Written problem: Give back exactly the lines from the start of the listing to the line containing "top and outboard.", inclusive, and nothing beyond them.

:::::

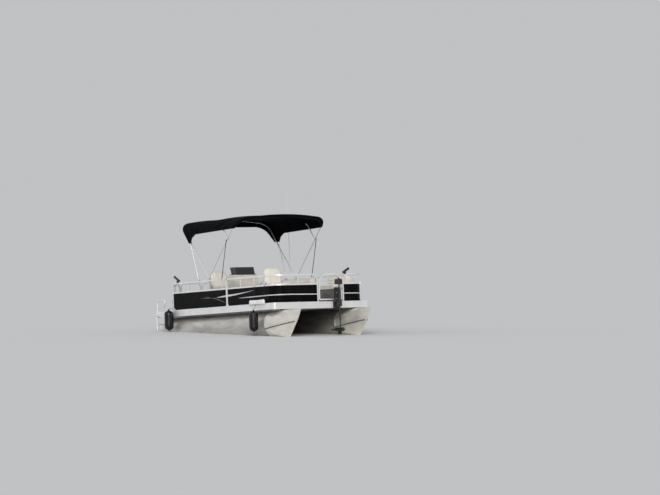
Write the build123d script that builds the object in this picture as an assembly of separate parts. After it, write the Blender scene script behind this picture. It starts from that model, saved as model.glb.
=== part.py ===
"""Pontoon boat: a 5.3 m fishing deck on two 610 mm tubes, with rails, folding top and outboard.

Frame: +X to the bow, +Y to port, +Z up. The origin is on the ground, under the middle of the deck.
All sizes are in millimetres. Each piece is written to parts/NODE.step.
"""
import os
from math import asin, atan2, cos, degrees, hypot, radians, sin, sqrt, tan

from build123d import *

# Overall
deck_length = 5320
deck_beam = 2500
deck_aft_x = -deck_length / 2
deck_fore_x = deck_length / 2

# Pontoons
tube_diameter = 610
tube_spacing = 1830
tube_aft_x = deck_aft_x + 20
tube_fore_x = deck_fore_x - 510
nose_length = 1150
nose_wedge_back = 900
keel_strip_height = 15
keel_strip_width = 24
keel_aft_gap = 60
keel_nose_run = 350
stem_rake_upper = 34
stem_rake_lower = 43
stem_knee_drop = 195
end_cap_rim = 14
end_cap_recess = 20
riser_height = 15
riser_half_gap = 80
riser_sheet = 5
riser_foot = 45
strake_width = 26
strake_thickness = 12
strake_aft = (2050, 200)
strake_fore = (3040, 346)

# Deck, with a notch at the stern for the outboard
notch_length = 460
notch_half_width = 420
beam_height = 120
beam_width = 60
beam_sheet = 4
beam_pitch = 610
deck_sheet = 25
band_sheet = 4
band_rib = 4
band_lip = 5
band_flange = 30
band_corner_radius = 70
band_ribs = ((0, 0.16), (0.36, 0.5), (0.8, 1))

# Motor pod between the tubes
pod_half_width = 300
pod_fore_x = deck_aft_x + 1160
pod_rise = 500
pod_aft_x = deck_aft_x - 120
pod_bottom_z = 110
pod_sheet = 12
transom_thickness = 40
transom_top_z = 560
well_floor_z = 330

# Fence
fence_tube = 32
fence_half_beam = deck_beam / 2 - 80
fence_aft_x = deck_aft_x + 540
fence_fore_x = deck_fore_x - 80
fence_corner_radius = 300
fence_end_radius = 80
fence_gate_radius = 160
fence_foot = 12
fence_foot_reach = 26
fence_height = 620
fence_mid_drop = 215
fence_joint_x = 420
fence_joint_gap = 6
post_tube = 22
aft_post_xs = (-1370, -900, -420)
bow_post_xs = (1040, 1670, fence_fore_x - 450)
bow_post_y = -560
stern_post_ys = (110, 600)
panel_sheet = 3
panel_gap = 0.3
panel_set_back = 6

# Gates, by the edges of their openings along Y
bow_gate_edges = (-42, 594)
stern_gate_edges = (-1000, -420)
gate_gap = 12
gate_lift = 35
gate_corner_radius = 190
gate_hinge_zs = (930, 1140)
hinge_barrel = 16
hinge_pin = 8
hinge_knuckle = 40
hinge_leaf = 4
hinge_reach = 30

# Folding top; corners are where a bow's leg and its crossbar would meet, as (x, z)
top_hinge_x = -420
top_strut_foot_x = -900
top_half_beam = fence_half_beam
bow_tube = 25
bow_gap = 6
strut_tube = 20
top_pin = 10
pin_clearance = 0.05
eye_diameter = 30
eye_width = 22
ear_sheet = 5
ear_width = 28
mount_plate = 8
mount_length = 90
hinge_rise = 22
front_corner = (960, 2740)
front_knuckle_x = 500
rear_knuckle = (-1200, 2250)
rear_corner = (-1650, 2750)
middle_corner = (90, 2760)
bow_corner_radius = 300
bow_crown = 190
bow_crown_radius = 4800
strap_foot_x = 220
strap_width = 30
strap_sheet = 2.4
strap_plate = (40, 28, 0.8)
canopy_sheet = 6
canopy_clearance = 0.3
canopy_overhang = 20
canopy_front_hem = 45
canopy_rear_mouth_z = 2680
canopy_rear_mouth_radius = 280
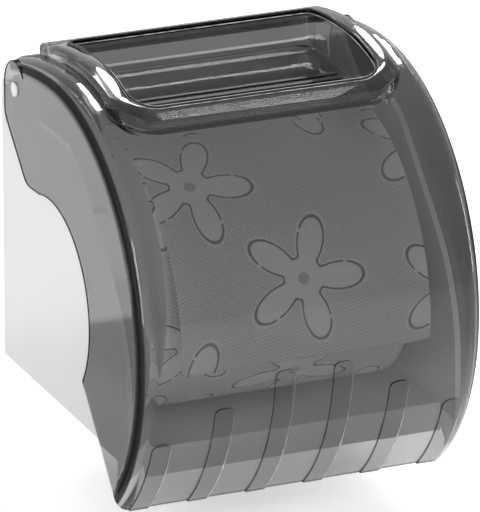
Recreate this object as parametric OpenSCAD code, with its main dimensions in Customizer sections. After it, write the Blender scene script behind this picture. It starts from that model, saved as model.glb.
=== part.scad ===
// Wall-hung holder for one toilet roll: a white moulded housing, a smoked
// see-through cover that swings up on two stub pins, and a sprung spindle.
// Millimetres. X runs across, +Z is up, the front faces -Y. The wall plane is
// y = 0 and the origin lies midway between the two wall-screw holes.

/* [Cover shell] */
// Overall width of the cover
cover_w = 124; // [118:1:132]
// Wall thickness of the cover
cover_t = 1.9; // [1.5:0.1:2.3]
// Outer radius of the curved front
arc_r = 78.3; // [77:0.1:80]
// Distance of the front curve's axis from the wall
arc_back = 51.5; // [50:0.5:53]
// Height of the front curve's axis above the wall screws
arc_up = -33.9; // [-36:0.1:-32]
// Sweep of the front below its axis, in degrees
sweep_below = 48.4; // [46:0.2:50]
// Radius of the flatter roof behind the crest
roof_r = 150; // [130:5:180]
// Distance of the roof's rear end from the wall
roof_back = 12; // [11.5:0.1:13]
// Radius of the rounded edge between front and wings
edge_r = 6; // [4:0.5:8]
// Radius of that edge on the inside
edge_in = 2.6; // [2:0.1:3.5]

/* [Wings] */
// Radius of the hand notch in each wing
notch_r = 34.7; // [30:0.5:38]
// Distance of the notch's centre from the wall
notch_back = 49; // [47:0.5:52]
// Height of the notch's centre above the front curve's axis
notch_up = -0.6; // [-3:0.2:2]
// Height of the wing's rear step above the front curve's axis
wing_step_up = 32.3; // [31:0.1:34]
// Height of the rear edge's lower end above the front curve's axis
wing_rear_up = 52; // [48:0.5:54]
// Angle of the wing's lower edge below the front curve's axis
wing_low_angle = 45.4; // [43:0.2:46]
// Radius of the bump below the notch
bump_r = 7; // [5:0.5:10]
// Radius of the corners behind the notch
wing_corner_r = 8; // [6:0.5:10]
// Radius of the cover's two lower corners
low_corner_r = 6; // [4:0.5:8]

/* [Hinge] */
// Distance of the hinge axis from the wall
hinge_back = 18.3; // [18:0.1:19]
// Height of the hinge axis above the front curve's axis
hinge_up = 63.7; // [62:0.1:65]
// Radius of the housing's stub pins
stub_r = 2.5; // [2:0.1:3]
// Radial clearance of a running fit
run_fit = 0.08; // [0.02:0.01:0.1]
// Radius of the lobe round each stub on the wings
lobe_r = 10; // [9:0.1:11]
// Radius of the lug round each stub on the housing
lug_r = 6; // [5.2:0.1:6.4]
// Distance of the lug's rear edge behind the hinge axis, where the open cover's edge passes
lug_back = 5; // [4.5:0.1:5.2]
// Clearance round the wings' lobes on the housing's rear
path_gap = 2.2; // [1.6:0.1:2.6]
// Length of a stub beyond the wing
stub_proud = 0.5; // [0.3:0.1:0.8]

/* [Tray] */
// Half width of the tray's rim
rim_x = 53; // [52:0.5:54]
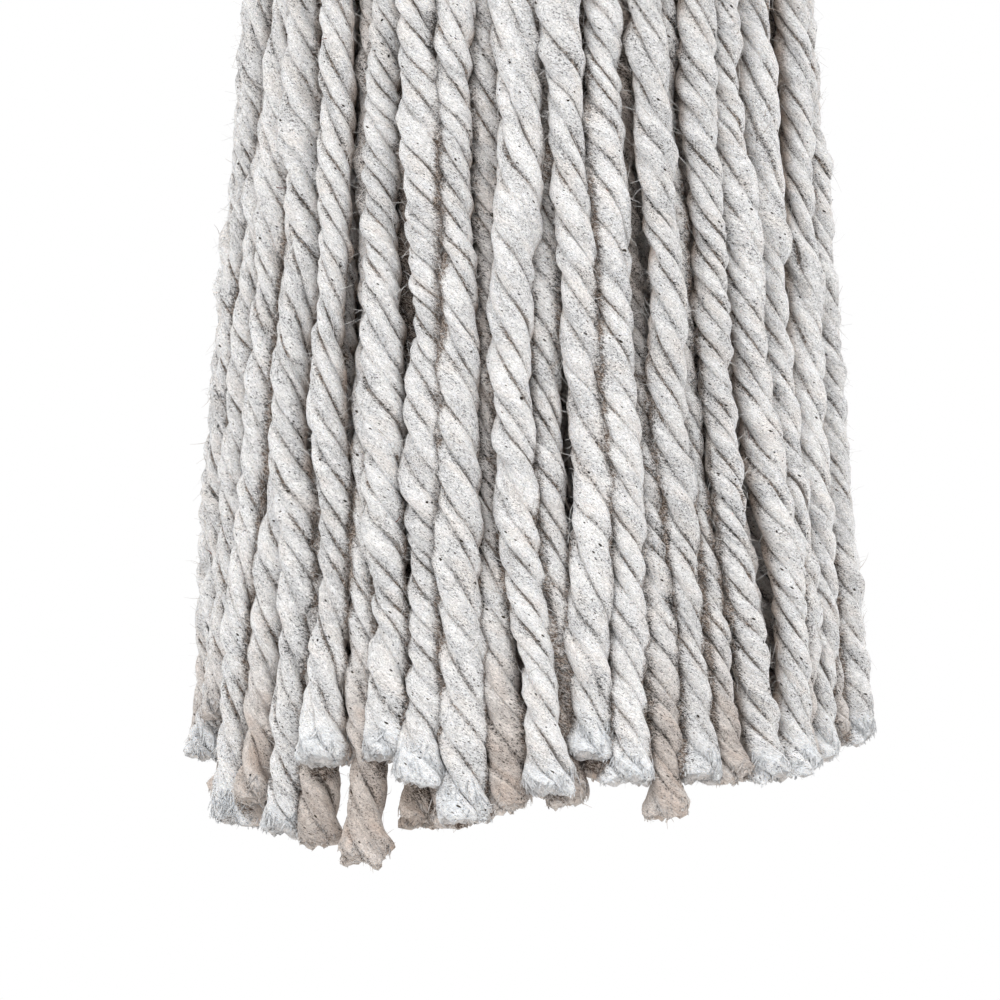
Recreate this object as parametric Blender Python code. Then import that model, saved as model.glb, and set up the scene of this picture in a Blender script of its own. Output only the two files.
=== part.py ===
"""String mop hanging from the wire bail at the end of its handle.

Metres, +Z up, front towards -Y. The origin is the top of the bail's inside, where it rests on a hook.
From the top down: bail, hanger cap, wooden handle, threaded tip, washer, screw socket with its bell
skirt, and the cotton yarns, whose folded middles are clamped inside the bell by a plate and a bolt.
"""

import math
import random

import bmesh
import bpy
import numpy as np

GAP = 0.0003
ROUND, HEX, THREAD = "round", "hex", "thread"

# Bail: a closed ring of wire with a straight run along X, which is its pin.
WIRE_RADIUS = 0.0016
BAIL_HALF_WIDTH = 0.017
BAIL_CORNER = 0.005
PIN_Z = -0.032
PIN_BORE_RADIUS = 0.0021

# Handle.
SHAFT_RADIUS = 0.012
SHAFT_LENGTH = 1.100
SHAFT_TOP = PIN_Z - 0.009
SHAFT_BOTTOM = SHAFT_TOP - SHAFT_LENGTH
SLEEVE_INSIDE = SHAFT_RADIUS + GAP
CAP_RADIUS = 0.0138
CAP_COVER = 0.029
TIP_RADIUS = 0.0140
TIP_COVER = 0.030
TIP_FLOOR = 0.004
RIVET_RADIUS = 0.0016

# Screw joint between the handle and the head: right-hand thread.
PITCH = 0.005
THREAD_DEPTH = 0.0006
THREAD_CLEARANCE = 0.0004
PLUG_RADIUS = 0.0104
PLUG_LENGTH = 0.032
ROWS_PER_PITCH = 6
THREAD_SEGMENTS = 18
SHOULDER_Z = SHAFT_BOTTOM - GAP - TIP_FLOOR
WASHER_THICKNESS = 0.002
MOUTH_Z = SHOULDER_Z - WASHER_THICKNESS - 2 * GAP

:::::

Finished exercise:
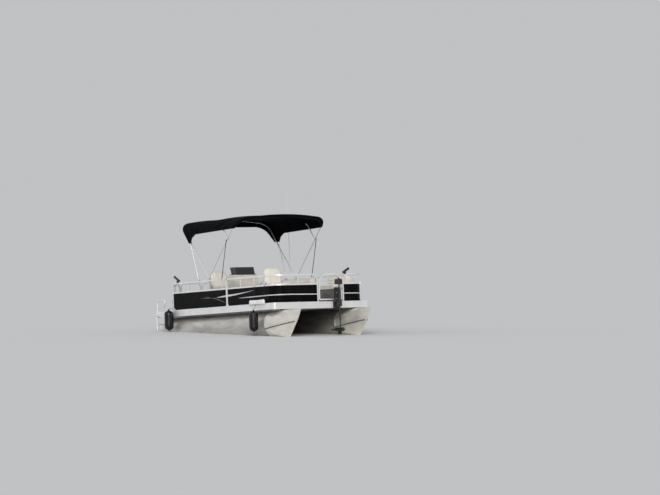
Write the build123d script that builds the object in this picture as an assembly of separate parts. After it, write the Blender scene script behind this picture. It starts from that model, saved as model.glb.
=== part.py ===
"""Pontoon boat: a 5.3 m fishing deck on two 610 mm tubes, with rails, folding top and outboard.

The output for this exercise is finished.